* _EXERCISE_
Copy exactly the block of lines between the one containing "if shape.isNull() or" and the one containing "for node in", inclusive.

* _INFORMATION PROVIDED_
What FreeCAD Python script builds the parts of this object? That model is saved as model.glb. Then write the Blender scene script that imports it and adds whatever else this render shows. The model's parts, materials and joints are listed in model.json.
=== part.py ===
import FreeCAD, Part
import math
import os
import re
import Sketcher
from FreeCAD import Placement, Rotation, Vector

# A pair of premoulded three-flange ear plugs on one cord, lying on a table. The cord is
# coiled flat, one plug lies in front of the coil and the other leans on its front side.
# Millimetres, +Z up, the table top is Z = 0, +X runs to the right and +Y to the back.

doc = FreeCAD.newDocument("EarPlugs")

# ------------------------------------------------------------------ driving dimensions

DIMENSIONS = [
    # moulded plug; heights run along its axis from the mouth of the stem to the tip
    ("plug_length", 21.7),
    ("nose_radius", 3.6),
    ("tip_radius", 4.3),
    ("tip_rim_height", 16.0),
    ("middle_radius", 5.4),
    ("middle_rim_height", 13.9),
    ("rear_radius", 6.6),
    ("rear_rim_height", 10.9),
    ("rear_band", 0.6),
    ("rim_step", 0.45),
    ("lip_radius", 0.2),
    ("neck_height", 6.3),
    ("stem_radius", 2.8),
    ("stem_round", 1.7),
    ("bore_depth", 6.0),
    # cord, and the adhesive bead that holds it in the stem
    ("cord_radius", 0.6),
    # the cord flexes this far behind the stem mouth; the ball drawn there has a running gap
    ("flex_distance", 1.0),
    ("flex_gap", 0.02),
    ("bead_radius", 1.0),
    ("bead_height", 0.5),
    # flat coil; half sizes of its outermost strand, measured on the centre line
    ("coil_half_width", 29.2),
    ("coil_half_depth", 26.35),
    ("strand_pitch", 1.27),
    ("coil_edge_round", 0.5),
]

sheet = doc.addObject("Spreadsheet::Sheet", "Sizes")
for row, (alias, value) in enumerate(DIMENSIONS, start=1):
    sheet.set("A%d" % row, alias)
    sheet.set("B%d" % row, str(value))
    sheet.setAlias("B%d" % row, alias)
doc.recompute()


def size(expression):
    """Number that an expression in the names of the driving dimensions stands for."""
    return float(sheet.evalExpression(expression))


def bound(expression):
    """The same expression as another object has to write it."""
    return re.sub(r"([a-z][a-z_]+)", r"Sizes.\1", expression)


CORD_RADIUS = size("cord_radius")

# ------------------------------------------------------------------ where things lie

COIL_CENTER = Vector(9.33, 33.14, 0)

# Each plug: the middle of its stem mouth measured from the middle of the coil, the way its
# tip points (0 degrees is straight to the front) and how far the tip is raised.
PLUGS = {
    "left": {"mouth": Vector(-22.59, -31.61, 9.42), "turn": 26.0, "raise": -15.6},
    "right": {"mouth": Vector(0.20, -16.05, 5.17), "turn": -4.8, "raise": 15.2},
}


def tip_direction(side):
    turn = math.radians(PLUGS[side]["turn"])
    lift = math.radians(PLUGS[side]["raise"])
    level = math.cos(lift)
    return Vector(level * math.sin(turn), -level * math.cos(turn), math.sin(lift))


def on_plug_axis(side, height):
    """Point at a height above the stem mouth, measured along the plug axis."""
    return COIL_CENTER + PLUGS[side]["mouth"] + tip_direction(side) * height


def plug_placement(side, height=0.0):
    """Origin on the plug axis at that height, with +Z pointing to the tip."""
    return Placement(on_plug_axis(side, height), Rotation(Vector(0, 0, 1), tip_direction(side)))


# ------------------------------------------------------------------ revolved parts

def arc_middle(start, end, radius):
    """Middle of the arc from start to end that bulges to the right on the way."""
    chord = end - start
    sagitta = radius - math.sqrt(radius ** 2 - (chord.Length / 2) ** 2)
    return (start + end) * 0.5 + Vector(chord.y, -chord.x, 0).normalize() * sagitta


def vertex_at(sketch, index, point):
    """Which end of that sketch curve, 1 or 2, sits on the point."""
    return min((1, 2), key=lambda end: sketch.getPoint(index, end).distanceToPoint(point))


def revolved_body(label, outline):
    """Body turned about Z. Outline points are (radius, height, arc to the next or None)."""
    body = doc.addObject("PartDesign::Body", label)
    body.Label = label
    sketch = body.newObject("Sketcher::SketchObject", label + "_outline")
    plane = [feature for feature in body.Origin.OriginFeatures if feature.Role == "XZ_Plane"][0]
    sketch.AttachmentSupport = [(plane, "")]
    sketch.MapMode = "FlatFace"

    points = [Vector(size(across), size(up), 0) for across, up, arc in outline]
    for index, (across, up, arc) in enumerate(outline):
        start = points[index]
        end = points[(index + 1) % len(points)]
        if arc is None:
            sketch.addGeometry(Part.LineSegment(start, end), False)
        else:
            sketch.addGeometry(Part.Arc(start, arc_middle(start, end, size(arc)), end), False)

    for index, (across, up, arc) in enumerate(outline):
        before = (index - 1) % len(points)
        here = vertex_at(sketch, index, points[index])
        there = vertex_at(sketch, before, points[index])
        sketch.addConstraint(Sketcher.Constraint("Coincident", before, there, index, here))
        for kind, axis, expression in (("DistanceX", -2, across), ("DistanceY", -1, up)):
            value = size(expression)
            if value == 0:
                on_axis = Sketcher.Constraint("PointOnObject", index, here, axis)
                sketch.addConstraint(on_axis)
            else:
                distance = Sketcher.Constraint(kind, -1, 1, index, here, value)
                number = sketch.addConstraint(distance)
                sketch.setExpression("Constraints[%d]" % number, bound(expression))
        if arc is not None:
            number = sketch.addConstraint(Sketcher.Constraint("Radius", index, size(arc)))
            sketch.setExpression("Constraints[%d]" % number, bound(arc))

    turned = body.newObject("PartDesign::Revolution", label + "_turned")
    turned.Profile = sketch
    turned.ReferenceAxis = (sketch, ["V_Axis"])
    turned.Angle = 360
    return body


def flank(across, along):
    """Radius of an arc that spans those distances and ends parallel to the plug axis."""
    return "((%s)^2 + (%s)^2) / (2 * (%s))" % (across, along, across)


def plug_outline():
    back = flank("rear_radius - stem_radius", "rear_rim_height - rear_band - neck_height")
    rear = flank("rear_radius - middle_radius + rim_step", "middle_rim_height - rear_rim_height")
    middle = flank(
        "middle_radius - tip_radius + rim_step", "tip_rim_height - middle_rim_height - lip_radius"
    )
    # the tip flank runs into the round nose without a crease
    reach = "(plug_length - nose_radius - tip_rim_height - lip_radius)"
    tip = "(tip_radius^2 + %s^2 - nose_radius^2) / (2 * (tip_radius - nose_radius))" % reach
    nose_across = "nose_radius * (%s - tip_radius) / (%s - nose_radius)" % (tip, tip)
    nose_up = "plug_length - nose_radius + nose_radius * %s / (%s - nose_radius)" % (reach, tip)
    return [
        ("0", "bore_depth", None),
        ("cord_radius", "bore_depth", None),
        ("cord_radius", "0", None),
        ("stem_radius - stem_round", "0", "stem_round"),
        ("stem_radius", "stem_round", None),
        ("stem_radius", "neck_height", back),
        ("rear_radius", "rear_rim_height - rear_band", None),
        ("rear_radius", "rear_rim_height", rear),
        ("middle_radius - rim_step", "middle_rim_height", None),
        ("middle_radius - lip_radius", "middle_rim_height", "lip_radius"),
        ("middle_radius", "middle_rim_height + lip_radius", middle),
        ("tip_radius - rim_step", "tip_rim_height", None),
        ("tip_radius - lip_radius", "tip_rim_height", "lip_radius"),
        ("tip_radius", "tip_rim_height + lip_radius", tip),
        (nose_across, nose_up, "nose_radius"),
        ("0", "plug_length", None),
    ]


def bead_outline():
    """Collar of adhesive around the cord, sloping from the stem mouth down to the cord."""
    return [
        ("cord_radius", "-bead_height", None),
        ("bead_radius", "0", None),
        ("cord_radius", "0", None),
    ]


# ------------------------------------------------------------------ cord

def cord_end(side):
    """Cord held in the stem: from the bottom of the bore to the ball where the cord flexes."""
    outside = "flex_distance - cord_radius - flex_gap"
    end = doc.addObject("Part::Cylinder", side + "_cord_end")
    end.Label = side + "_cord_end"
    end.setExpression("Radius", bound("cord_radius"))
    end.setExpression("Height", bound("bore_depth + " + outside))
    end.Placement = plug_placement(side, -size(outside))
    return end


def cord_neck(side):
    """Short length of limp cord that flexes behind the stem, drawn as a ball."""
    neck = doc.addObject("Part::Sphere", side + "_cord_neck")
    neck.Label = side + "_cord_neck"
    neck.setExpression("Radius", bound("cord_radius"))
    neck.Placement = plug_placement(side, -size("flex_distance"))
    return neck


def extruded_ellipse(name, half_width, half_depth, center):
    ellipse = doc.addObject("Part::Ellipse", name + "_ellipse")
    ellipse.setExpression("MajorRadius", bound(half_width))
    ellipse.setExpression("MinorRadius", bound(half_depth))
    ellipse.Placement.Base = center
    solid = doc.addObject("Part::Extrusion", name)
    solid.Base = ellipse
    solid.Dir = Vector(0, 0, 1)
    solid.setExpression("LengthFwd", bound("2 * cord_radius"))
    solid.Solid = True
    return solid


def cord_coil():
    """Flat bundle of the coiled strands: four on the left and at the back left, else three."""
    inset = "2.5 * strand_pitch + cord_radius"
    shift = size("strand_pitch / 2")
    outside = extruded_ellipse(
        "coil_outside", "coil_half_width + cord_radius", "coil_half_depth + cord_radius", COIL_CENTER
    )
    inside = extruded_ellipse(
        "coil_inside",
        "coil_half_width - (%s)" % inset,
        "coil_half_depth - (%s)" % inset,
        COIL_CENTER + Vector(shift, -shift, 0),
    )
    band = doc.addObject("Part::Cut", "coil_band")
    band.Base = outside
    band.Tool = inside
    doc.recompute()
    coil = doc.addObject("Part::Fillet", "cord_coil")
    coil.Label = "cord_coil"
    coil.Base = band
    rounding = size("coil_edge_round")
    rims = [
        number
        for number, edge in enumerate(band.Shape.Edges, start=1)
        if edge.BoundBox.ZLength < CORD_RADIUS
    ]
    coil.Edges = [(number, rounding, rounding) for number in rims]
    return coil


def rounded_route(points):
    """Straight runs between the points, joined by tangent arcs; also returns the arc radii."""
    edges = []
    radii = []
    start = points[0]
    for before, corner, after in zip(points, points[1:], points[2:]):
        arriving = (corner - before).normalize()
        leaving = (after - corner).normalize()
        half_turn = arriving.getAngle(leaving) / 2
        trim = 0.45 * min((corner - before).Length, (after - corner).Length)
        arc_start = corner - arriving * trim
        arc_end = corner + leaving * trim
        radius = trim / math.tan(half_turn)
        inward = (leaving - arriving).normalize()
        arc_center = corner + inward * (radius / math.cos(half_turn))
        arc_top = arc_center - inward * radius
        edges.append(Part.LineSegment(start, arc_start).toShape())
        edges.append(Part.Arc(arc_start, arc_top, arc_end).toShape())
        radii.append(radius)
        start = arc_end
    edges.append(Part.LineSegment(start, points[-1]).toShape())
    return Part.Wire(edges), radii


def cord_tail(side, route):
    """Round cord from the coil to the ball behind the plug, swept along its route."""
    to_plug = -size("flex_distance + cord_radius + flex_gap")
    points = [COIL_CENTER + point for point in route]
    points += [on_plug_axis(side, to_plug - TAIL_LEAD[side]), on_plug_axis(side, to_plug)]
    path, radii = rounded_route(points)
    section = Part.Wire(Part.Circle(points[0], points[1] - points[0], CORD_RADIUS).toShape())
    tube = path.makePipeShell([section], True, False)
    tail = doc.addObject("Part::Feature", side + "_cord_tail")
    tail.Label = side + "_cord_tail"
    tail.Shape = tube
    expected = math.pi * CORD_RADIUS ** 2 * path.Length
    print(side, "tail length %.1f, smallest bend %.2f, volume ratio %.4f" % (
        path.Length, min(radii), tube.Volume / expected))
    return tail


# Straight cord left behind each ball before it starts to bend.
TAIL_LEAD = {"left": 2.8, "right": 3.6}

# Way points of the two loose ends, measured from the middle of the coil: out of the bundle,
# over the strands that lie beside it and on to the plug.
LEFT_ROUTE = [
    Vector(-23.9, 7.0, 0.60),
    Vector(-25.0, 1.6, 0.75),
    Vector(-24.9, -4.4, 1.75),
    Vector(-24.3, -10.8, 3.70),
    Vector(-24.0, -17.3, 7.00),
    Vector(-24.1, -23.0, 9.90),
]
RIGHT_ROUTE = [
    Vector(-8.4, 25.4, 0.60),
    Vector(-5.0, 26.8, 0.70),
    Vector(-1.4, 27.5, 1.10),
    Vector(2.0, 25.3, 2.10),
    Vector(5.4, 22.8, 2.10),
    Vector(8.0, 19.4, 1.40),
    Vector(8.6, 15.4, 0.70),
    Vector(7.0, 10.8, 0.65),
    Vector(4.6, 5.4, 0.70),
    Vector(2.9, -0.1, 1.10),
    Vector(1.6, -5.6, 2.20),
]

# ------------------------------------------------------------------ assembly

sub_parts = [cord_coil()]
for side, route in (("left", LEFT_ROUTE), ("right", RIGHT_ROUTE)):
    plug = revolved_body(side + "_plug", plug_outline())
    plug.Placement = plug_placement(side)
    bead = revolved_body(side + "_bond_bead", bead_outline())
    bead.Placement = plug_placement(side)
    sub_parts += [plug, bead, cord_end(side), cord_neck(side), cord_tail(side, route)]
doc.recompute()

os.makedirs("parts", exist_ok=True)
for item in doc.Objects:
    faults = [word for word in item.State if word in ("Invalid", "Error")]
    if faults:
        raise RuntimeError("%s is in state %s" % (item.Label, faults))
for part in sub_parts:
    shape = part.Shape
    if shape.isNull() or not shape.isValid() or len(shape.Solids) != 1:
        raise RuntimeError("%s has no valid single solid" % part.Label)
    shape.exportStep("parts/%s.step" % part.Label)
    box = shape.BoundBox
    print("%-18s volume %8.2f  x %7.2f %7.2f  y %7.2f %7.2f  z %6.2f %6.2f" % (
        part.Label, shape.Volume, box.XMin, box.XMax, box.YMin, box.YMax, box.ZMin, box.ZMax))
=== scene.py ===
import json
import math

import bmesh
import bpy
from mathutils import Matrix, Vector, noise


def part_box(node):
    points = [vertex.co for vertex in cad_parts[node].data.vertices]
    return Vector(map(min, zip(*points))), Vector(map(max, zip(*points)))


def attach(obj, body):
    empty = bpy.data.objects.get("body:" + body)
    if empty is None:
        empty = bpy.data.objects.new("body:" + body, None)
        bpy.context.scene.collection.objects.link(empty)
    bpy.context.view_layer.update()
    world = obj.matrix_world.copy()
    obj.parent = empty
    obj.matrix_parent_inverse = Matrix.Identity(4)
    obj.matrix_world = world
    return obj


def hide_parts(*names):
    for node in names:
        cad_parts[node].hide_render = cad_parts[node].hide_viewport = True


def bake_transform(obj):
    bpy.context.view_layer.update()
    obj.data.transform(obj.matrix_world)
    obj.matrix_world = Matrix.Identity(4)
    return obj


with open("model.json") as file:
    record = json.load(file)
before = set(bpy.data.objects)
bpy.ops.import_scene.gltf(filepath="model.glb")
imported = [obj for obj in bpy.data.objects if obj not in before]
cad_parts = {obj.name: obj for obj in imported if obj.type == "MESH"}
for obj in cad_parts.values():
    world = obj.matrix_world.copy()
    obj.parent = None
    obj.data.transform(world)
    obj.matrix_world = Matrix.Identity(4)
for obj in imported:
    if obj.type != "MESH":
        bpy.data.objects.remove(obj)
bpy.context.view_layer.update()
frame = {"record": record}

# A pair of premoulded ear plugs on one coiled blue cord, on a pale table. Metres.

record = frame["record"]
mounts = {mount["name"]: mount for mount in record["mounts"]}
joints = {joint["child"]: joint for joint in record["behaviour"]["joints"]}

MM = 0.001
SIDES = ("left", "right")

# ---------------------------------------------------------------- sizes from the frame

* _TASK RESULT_
    if shape.isNull() or not shape.isValid() or len(shape.Solids) != 1:
        raise RuntimeError("%s has no valid single solid" % part.Label)
    shape.exportStep("parts/%s.step" % part.Label)
    box = shape.BoundBox
    print("%-18s volume %8.2f  x %7.2f %7.2f  y %7.2f %7.2f  z %6.2f %6.2f" % (
        part.Label, shape.Volume, box.XMin, box.XMax, box.YMin, box.YMax, box.ZMin, box.ZMax))
=== scene.py ===
import json
import math

import bmesh
import bpy
from mathutils import Matrix, Vector, noise


def part_box(node):
    points = [vertex.co for vertex in cad_parts[node].data.vertices]
    return Vector(map(min, zip(*points))), Vector(map(max, zip(*points)))


def attach(obj, body):
    empty = bpy.data.objects.get("body:" + body)
    if empty is None:
        empty = bpy.data.objects.new("body:" + body, None)
        bpy.context.scene.collection.objects.link(empty)
    bpy.context.view_layer.update()
    world = obj.matrix_world.copy()
    obj.parent = empty
    obj.matrix_parent_inverse = Matrix.Identity(4)
    obj.matrix_world = world
    return obj


def hide_parts(*names):
    for node in names:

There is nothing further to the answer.